Following the CPUC rejection, Norco officials have now thrown their support behind Assembly Bill 3076. The bill was co-authored by Assemblyman Bill Essayli, R-Temecula, and Sen. Kelly Seyarto, R-Murrieta, and introduced Feb. 16. AB 3076 seeks to put the transmission line project on hold until the utilities commission completes an updated environmental impact study.

On Oct. 2, the city of Norco filed a legal action asking that the commission reconsider the RTRP’s full undergrounding alternative. Norco’s “Petition for Modification” noted that the city has seen a “dramatic increase in the risk of catastrophic wildfires within its city limits since the original environmental impact study was conducted,” city officials said in a statement. 

The legislation notes that the RTRP’s environmental impact report was prepared in 2013.

Norco officials are concerned that fire risk will greatly increase with the construction of an overhead, high-voltage power line passing through open space with a lot of flammable vegetation in the often windy region that provided the namesake for the Santa Ana winds.
“I am extremely disappointed in today’s decision to move forward with the dangerous plan to build above-ground transmission lines along the Santa Ana River,” Essayli said in a statement. “AB 3076 will halt approval for the project until a comprehensive environmental impact study that considers the true fire risk is completed.”
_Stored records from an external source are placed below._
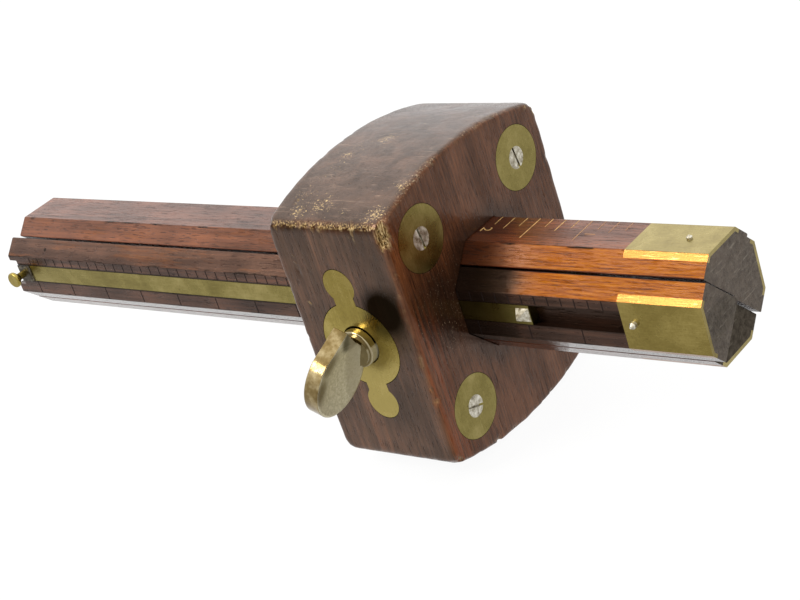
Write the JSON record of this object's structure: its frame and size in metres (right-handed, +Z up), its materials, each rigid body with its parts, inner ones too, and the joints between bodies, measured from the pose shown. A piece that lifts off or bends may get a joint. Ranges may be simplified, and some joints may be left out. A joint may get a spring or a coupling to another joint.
{
  "type": "marking gauge",
  "caption": "Wooden combination marking and mortise gauge: independently sliding graduated bars with scribing pins, clamped in a crowned head by a brass thumb screw.",
  "frame": {"origin": "centre of the head's fence face, on the stem's axis", "axes": "+X along the stem towards the scribing pins, out of the fence face; +Y across the head, away from the thumb screw; +Z up towards one crowned side"},
  "size_m": [0.202, 0.0719, 0.0646],
  "materials": {
    "head_rosewood": "worn polish, dark rosewood",
    "stem_rosewood": "worn polish, red-brown rosewood",
    "aged_brass": "aged, brushed, olive tone",
    "turned_brass": "handled, semi-polished",
    "steel": "dull, slightly tarnished"
  },
  "bodies": {
    "head": {"head_block": "head_rosewood", "wear_disc_upper_near": "aged_brass", "wear_disc_upper_far": "aged_brass", "wear_disc_lower_near": "aged_brass", "wear_disc_lower_far": "aged_brass", "disc_screws": "steel", "escutcheon_plate": "aged_brass", "escutcheon_pins": "aged_brass", "thumb_screw_bush": "turned_brass"},
    "shoe": {"pressure_shoe": "turned_brass"},
    "clamp_screw": {"thumb_screw": "turned_brass"},
    "top_stem": {"top_bar": "stem_rosewood", "top_wear_plate": "aged_brass", "top_plate_rivets": "aged_brass", "top_scribing_pin": "steel"},
    "rear_stem": {"rear_bar": "stem_rosewood", "rear_wear_plate": "aged_brass", "rear_plate_rivets": "aged_brass", "rear_scribing_pin": "steel"},
    "near_stem": {"near_bar": "stem_rosewood", "near_wear_plate": "aged_brass", "near_plate_rivets": "aged_brass", "near_scribing_pin": "steel"},
    "bottom_stem": {"bottom_bar": "stem_rosewood", "bottom_wear_plate": "aged_brass", "bottom_plate_rivets": "aged_brass", "bottom_scribing_pin": "steel"},
    "slide": {"mortise_slide": "aged_brass", "slide_spur": "steel", "slide_pull_block": "steel", "slide_knob": "turned_brass"}
  },
  "joints": [
    {"name": "top_bar_slide", "type": "slide", "parent": "head", "child": "top_stem", "axis": [1, 0, 0], "range_m": [-0.048, 0.11]},
    {"name": "rear_bar_slide", "type": "slide", "parent": "head", "child": "rear_stem", "axis": [1, 0, 0], "range_m": [-0.047, 0.111]},
    {"name": "near_bar_slide", "type": "slide", "parent": "head", "child": "near_stem", "axis": [1, 0, 0], "range_m": [-0.0134, 0.0855]},
    {"name": "bottom_bar_slide", "type": "slide", "parent": "head", "child": "bottom_stem", "axis": [1, 0, 0], "range_m": [-0.046, 0.113]},
    {"name": "mortise_slide_travel", "type": "slide", "parent": "near_stem", "child": "slide", "axis": [1, 0, 0], "range_m": [0, 0.0213]},
    {"name": "shoe_travel", "type": "slide", "parent": "head", "child": "shoe", "axis": [0, -1, 0], "range_m": [0, 0.0015]},
    {"name": "thumb_screw_turn", "type": "hinge", "parent": "shoe", "child": "clamp_screw", "pos_m": [-0.0154, -0.03, 0], "axis": [0, -1, 0], "range_deg": [0, 540]}
  ],
  "couplings": [
    {"joint": "thumb_screw_turn", "follows": "shoe_travel", "rad_per_m": 6283.2}
  ]
}
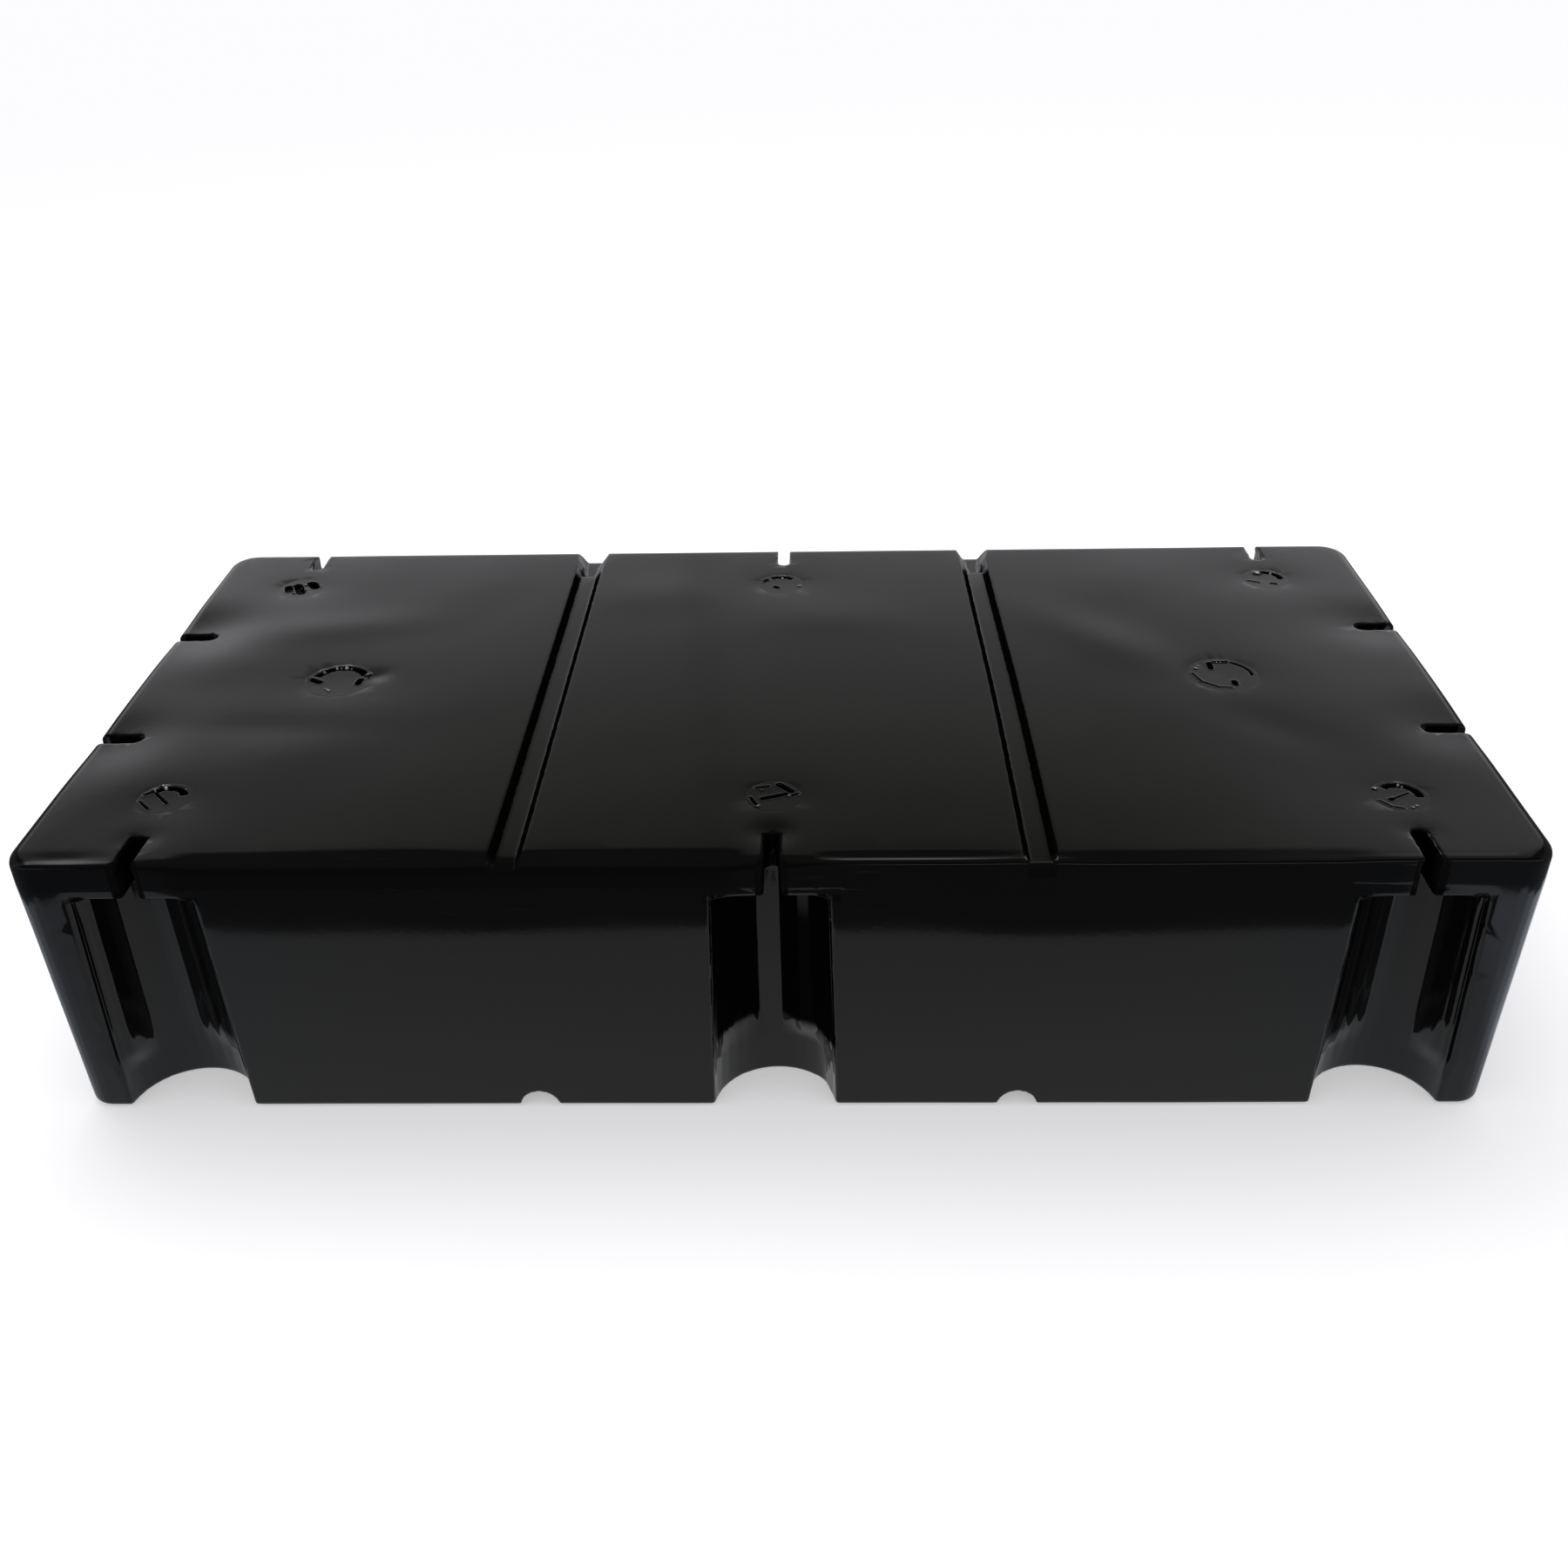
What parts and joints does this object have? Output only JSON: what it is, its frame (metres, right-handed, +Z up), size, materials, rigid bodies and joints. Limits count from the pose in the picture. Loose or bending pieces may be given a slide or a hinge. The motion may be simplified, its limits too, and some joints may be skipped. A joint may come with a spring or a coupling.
{
  "type": "dock float drum",
  "caption": "Sealed black plastic dock float: a rectangular block with open bolt slots through its rim, half-round wall pockets below them, strap channels across the deck, and welded plugs.",
  "frame": {"origin": "centre of the block's footprint on the ground, under the base", "axes": "+X along the float's length, +Y from the front long side to the back long side, +Z up through the deck"},
  "size_m": [1.22, 0.61, 0.26],
  "materials": {
    "float": "black moulded polyethylene, glossy, with broad soft waves",
    "plugs": "black moulded polyethylene, glossy"
  },
  "bodies": {
    "root": {"float_body": "float", "vent_plug_front_left": "plugs", "vent_plug_front_middle": "plugs", "vent_plug_front_right": "plugs", "vent_plug_back_left": "plugs", "vent_plug_back_middle": "plugs", "vent_plug_back_right": "plugs", "fill_plug_left": "plugs", "fill_plug_right": "plugs"}
  },
  "joints": []
}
Dozens of area residents, along with U.S. Rep. Ken Calvert, R-Corona, and Riverside City Council members Chuck Condor and Steve Hemenway, spoke verbally and in writing in support of Norco’s petition at the March 21 utilities commission meeting in San Francisco.

“Residents called in, wrote letters, and sent comments to make sure their voices were heard,” Norco Mayor Pro Tem Greg Newton said in a statement. “It is disheartening to watch the Commission ignore the local voices that will be most affected and move this project forward without considering the expert testimony of our local fire chiefs.”
Norco officials have voiced concerns about the RTRP since 2017 and have publicly opposed the building of any above-ground power lines in the area of River Trails Park along the Santa Ana River and in Norco-adjacent neighborhoods outside the city limits, according to the city statement. 

Since 2004, the city of Riverside has advocated for the transmission line project to provide the additional power capacity needed to reliably meet the city’s existing and projected increasing demand for electricity.

“Riverside is the only city of its size in Southern California to have only one connection of this type to the statewide grid,” according to a city statement announcing the RTRP’s 2020 approval by the utilities commission. “This leaves Riverside subject to a significant power outage like the one that left most of the city without power for several hours in 2007.”

Norco officials, however, maintained that “the approved above-ground transmission lines present significant hazards, specifically wildfire hazards, to surrounding communities.”

Steel “riser poles” about 165 feet in height and 90 feet apart would anchor each end of proposed underground routes for RTRP transmission lines. | Photo courtesy of Southern California Edison

As a result of a lawsuit brought by Jurupa Valley property owners, Edison revised its application to the utilities commission in 2016 to place about half of the project’s transmission lines underground in Jurupa Valley.

Edison has estimated the project will cost between $408 million and $521 million, with more underground lines raising the overall cost compared with above-ground transmission lines.